Sir, if you are going to give us "all the federal rights" of marriage, why can't you just give us marriage? Why can't you make us equal? Separate but equal doesn't cut it, just like it didn't cut it when the blacks had to sit at their own end of the lunch counter, or use their own bathroom, or their own water fountain. We are human beings, and we want to be treated the same as everyone else. Civil Unions are just not enough.

3 comments:

the walking man said...

I agree wholeheartedly that whether the law be called civil union or marriage it should be nationwide with all the attendant rights of survivorship allowed a heterosexual couple in every state of the union.
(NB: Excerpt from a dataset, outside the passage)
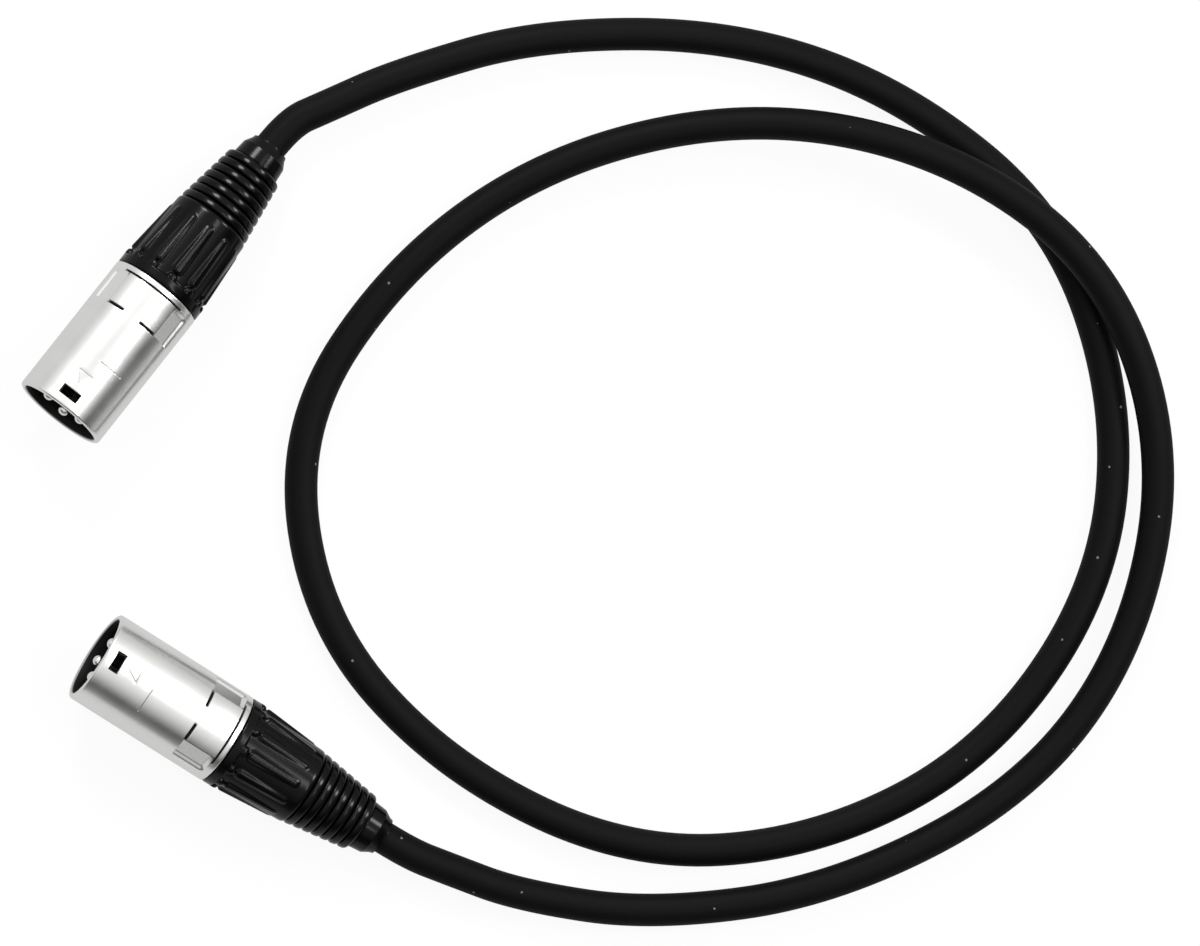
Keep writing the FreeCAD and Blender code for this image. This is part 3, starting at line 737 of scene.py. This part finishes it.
world = bpy.data.worlds.new("studio")
bpy.context.scene.world = world
world.use_nodes = True
tree = world.node_tree
start = Signal(tree)
direction = start.node("ShaderNodeTexCoord", output="Generated")
parts = start.node("ShaderNodeSeparateXYZ", (), {"Vector": direction})
parts_node = parts.socket.node
north = Signal(tree, parts_node.outputs["Y"])
up = Signal(tree, parts_node.outputs["Z"])
rays = Signal(tree, tree.nodes.new("ShaderNodeLightPath").outputs["Is Camera Ray"])
northern = up.ramp((0.0, 0.58), (0.2, 0.62), (0.45, 0.78), (0.64, 0.90), (0.8, 0.92), (1.0, 0.88))
southern = up.ramp(
    (0.0, 0.30), (0.2, 0.17), (0.46, 0.06), (0.64, 0.30), (0.8, 0.58), (0.91, 0.76), (1.0, 0.88)
)
sky = (0.5 + north * 0.5).ramp((0.42, 0.0), (0.58, 1.0)).blend(southern, northern)
shown = rays.blend(sky, (1 / SKY_STRENGTH,) * 3)
background = tree.nodes["Background"]
tree.links.new(shown.socket, background.inputs["Color"])
background.inputs["Strength"].default_value = SKY_STRENGTH


def soft_lamp(name, towards, width, length, radiance):
    """A lamp in one direction, as large as two angles in degrees say, with its length to the north."""
    spot = Vector(towards).normalized() * LAMP_DISTANCE
    lamp = bpy.data.lights.new(name, "AREA")
    lamp.shape = "RECTANGLE"
    lamp.size = 2 * LAMP_DISTANCE * math.tan(math.radians(width / 2))
    lamp.size_y = 2 * LAMP_DISTANCE * math.tan(math.radians(length / 2))
    lamp.energy = radiance * math.pi * lamp.size * lamp.size_y
    made = bpy.data.objects.new(name, lamp)
    back = spot.normalized()
    across = Vector((0, 1, 0)).cross(back).normalized()
    turn = Matrix((across, back.cross(across), back)).transposed().to_4x4()
    made.matrix_world = Matrix.Translation(spot) @ turn
    bpy.context.scene.collection.objects.link(made)


soft_lamp("north_lamp", (-0.13, 0.78, 0.61), 15, 15, 22.0)
soft_lamp("east_lamp", (0.75, 0.18, 0.63), 12, 12, 20.0)
soft_lamp("high_lamp", (0.41, -0.01, 0.87), 7, 38, 8.0)

backwards = Vector((-math.tan(VIEW_TILT_WEST), -math.tan(VIEW_TILT_SOUTH), 1.0)).normalized()
upwards = (Vector((0, 1, 0)) - backwards * backwards.y).normalized()
camera_data = bpy.data.cameras.new("camera")
camera_data.sensor_width = SENSOR_WIDTH
camera_data.lens = PIXELS_PER_METRE * CAMERA_DISTANCE / IMAGE_WIDTH * SENSOR_WIDTH
camera = bpy.data.objects.new("camera", camera_data)
bpy.context.scene.collection.objects.link(camera)
camera.matrix_world = Matrix.Translation(VIEW_TARGET + backwards * CAMERA_DISTANCE) @ Matrix(
    (upwards.cross(backwards), upwards, backwards)
).transposed().to_4x4()
bpy.context.scene.camera = camera
bpy.context.scene.view_settings.view_transform = "Standard"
Local law can not supersede federal so it needs be done at the federal level.

The word, that combination of letters; m.a.r.r.i.a.g.e is not important. All marriages are civil unions executing a civil contract.
And this is what I understand to be the right that gay couples are fighting for; the same legal rights bestowed upon heterosexual couples.

Wanda J said...

Thanks Walking Man; that's EXACTLY what we are fighting for. No separate but equal, we want the same thing they most heterosexuals never thought twice about; the rights that they've always taken for granted.

Me. Here. Right now. said...

Civil unions would totally be enough if that's what EVERYONE went through (like in Europe). Until then, anything different is not good enough. Period.